I wonder how I got that impression, I was probably around 10 at the time. I might have decided that if it wasn’t a carbon mike, it must have been the only other possibility I knew of then. (I didn’t know about condenser/electret mikes then.)
http://w1tp.com/impermic.htm has more info.
I also didn’t know about Emile Berliner’s and others work on carbon microphones.
https://www.wired.com/2011/01/birth-of-the-microphone/

Michael Fabing
May 17, 2017 3:46 pm

You mean that my toilet paper could talk to me as I unroll it? Will there be ads for personal hygiene products? Food? Politics?

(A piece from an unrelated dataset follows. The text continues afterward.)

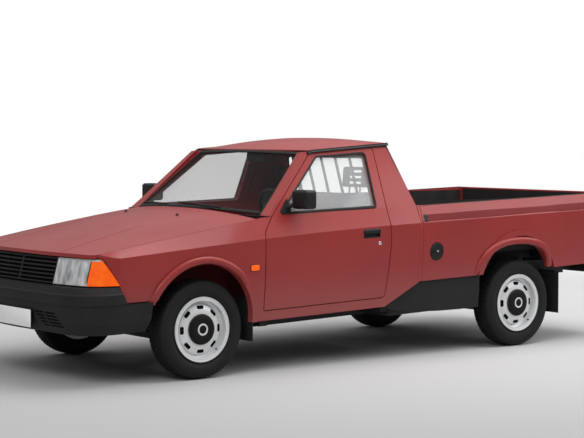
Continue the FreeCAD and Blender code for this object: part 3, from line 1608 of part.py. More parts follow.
def seat(centre):
    """Cushion, back and slotted head rest on a low frame."""
    half = size("seat_half")
    front = size("seat_front")
    low = size("floor_height") + 120
    cushion = side_prism([(front, low), (front + 440, low), (front + 440, low + 90), (front, low + 150)],
                         [30, 10, 30, 45], 0, centre - half, centre + half)
    back = side_prism([(front + 380, low + 70), (front + 500, low + 70), (front + 610, low + 620),
                       (front + 530, low + 620)], [30, 20, 40, 30], 0, centre - half + 10, centre + half - 10)
    head = front + 520
    rest_low = low + 630
    rest = side_prism([(head, rest_low), (head + 75, rest_low), (head + 85, rest_low + 135),
                       (head + 25, rest_low + 135)], [10, 10, 25, 25], 0, centre - 115, centre + 115)
    for index in range(3):
        slot = rest_low + 25 + 32 * index
        rest = rest.cut(box(centre - 80, centre + 80, head - 40, head + 220, slot, slot + 16))
    posts = []
    for offset in (-60, 60):
        posts.append(rod(spot(centre + offset, head + 42, low + 600), spot(centre + offset, head + 44, low + 640), 7))
    floor_top = size("floor_height") + size("floor_gauge") + fit
    frame = box(centre - half + 30, centre + half - 30, front + 30, front + 410, floor_top, low + 5)
    return fused([cushion, back, rest, frame] + posts)


def seats():
    return Part.makeCompound([seat(size("seat_centre")), seat(-size("seat_centre"))])


def steering_wheel():
    """Rim, two spokes, hub and column about an upright axis, then leaned to face the seat."""
    at_centre = ("0", "0", "0")
    ring = primitive("Torus", "steering_ring", {"Radius1": "Sizes.wheel_ring_radius",
                                                "Radius2": "Sizes.wheel_ring_gauge"}, at_centre)
    hub = cylinder("steering_hub", "55", "40", ("0", "0", "-30"))
    spokes = block("steering_spokes", "2 * Sizes.wheel_ring_radius", "40", "12",
                   ("-Sizes.wheel_ring_radius", "-20", "-14"))
    column = cylinder("steering_column", "Sizes.column_radius", "Sizes.column_length - 20",
                      ("0", "0", "-Sizes.column_length"))
    whole = union("steering_wheel", [ring, hub, spokes, column])
    station = "(Sizes.seat_front - 55)"
    whole.Placement.Rotation = FreeCAD.Rotation(Vec(1, 0, 0), -size("column_angle"))
    height = "Sizes.cowl_height - 5 + Sizes.body_rake * %s + Sizes.tyre_radius - Sizes.hub_datum" % station
    place(whole, "Sizes.seat_centre", FRONT_AXLE_Y + " + " + station, height)
    outputs.append(whole)


def glass_point(x, share, proud):
    """A place just ahead of the windscreen, from its foot (share 0) to its top (share 1)."""
    foot_half = size("screen_base_half")
    half = foot_half + share * (size("screen_top_half") - foot_half)
    bow = size("screen_bow") + share * (size("screen_top_bow") - size("screen_bow"))
    base = size("screen_base_station")
    station = base + share * (size("screen_top_station") - base)
    belt = size("screen_base_height")
    height = belt + share * (size("screen_top_height") - belt)
    fullness = bow * (1 - (x / half) ** 2)
    return spot(x, station - fullness - proud, height + fullness * size("screen_rise"))


def wiper(pivot_x, tip_x):
    """Arm on its spindle and a blade parked along the foot of the windscreen."""
    radius = size("wiper_rod")
    seat_z = cowl_seat() + size("cowl_gauge") + 2 * fit
    foot = glass_point(pivot_x, 0, 24)
    spindle = Part.makeCylinder(11, 30, Vec(pivot_x, foot.y, seat_z))
    places = []
    for along, rise in ((0, 0.04), (0.5, 0.06), (1, 0.08)):
        x = pivot_x - 20 + along * (tip_x - pivot_x + 20)
        places.append(glass_point(x, rise, 12))
    path = Part.Wire([Part.Arc(*places).toShape()])
    tangent = path.Edges[0].tangentAt(path.Edges[0].FirstParameter)
    ring = Part.Wire([Part.makeCircle(radius, places[0], tangent)])
    blade = path.makePipe(Part.Face(ring))
    arm = rod(Vec(pivot_x, foot.y, seat_z + 24), places[1], radius - 1)
    return fused([spindle, arm, blade])


def wipers():
    left = size("wiper_pivot")
    right = left - size("wiper_spacing")
    reach = size("wiper_reach")
    return Part.makeCompound([wiper(left, left - reach), wiper(right, right - reach + 50)])


def window_guard():
    """Upright square bars under a rail, leaning with the cab's rear window."""
    head_station = size("cab_rear") - size("rear_lean")
    lean = size("rear_lean") / (drip_height(head_station) - size("shoulder_height"))
    low = size("bed_rail_height") + fit
    top = size("screen_top_height") - 36
    foot = size("bed_front") + 14
    head = foot - lean * (top - low)
    half = size("guard_half")
    post = size("guard_post_radius")
    rail = size("guard_rail_radius")
    bars = [box(-half - post, half + post, head - rail, head + rail, top - 2, top + 20)]
    for index in range(7):
        x = -half + index * half / 3
        radius = post if index in (0, 6) else size("guard_bar_radius")
        corners = [(foot - radius, low), (foot + radius, low), (head + radius, top), (head - radius, top)]
        bars.append(side_prism(corners, 0, 0, x - radius, x + radius))
    return fused(bars)


def mudflaps():
    """Flaps behind the wheels: one flat sheet each."""
    inner = half_body - 220
    front = size("cab_front") - 38
    sill = size("sill_height")
    ahead = box(inner, half_body - 88, front, front + 6, sill - 119, sill + 156)
    ahead = ahead.fuse(box(inner, half_body - 45, front, front + 6, sill - 119, sill - fit))
    rear = size("wheelbase") + 392
    behind = box(inner, half_body - 55, rear, rear + 6, 110, size("frame_bottom") + size("frame_kick") + 40)
    return Part.makeCompound([both_sides(ahead), both_sides(behind)])


single("dashboard", dashboard())
single("seats", seats())
steering_wheel()
single("window_guard", window_guard())
single("wipers", wipers())
single("mudflaps", mudflaps())


# Checks on every object, then one file for each sub-part

doc.recompute()
for item in doc.Objects:
    if "Invalid" in item.State or "Error" in item.State:
        raise RuntimeError("object did not build: " + item.Label)
for part in outputs:
    if part.Shape.isNull() or not part.Shape.isValid():
        raise RuntimeError("shape is not sound: " + part.Label)

os.makedirs("parts", exist_ok=True)
for part in outputs:
    part.Shape.exportStep(os.path.join("parts", part.Label + ".step"))
print("sub-parts written:", len(outputs))
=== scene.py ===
import math

import bmesh
import bpy
from mathutils import Matrix, Vector
from mathutils.bvhtree import BVHTree


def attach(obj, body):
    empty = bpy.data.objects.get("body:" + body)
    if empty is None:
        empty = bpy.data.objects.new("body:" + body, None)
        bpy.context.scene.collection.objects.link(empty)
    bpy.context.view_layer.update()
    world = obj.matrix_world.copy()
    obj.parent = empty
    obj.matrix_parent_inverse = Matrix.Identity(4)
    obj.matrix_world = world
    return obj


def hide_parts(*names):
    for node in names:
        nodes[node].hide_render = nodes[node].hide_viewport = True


# Pickup truck with a single cab and an open load bed: finishes, trim, lamps, wheels,
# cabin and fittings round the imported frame. Metres. The truck faces -Y and its left is +X.

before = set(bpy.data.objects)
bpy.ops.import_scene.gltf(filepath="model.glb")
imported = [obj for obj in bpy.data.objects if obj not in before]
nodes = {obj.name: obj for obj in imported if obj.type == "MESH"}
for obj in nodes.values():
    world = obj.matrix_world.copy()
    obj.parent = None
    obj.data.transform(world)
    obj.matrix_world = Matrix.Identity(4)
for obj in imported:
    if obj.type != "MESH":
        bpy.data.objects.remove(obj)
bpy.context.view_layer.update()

# Sizes that the pieces share, in millimetres

FRONT_AXLE_Y = -1387
RAKE = 0.027
BODY_LIFT = 12
HALF_BODY = 845
WHEELBASE = 2648
TRACK_HALF_FRONT = 718
TRACK_HALF_REAR = 714
HUB_HEIGHT = 300
SILL_HEIGHT = 279
SILL_TUCK = 45
DRIP_HALF = 620
SIDES = (("left", 1), ("right", -1))


def place(x, u, height):
    """A point in metres, from a distance off the middle, a station and a height in millimetres."""
    return Vector((x, u + FRONT_AXLE_Y, height + RAKE * u + BODY_LIFT)) / 1000


# The body's surface: u is a station behind the front axle, and heights follow the body's rake

def half_width(u):
    nose = max(0, 100 - u) / 800
    tail = max(0, u - 3000) / 580
    return HALF_BODY - 45 * nose ** 2 - 20 * tail ** 2


def crease_height(u):
    ahead = max(0, 1420 - u) / 2070
    return 826 - 74 * ahead ** 1.7


def shoulder_height(u):
    ahead = max(0, 600 - u) / 1287
    return 940 - 159 * ahead ** 1.15


def shoulder_half(u):
    return half_width(u) - (45 if u > 1700 else 57)


def drip_height(u):
    return 1328 + 0.041 * (u - 1276)


def side_x(u, height):
    """Half width of the body's outer skin at a station and height."""
    widest = half_width(u)
    crease = crease_height(u)
    shoulder = shoulder_height(u)
    if height < crease:
        share = (height - SILL_HEIGHT) / (crease - SILL_HEIGHT)
        return widest - SILL_TUCK * (1 - share) ** 2
    if height < shoulder:
        share = (height - crease) / (shoulder - crease)
        return widest + share * (shoulder_half(u) - widest)
    share = (height - shoulder) / (drip_height(u) - shoulder)
    return shoulder_half(u) + share * (DRIP_HALF - shoulder_half(u))


def body_bottom(u):
    """The painted side's lower edge, which steps up behind the cab."""
    return 330 + 110 * min(1, max(0, (u - 1420) / 280))


def rear_wall(height):
    """Station of the cab's leaning rear wall."""
    return 1697 - (height - 930) * 111 / 411


def skin(u, height, proud=0, side=1):
    """Point on the body side, standing proud of the skin by a distance."""
    return place(side * (side_x(u, height) + proud), u, height)


# Materials

# A pale brown that the paint is blended towards low down
LOW_TINT_COLOUR = (0.33, 0.22, 0.2, 1)


def shader(name):
    material = bpy.data.materials.new(name)
    material.use_nodes = True
    tree = material.node_tree
    return material, tree, tree.nodes["Principled BSDF"]


def set_inputs(node, **values):
    for name, value in values.items():
        node.inputs[name.replace("_", " ")].default_value = value


def add_node(tree, kind, operation=None, **values):
    """A shader node whose inputs are set by their names."""
    node = tree.nodes.new("ShaderNode" + kind)
    if operation:
        node.operation = operation
    set_inputs(node, **values)
    return node


def joined(tree, kind, operation, output, *sources):
    """The output of a node whose first inputs are sockets or numbers."""
    node = add_node(tree, kind, operation)
    for socket, source in zip(node.inputs, sources):
        if isinstance(source, float):
            socket.default_value = source
        else:
            tree.links.new(source, socket)
    return node.outputs[output]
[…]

Dating sites?

May 18, 2017 12:06 pm

As an audiophile since the 1960s, who has built many DIY speakers and subwoofers since the 1960s, I believe this article is nearly complete BS.
There have been “flat” speakers since the 1960s, so that’s not new.
The problem with flat speakers is the first three to four octaves of bass from the rear of the driver is out of phase with the first three to four octaves of bass from the front of the driver = cancellation = weak bass = low fidelity non-full range sound — maybe okay if you only listen to violin quartets and don’t need any bass!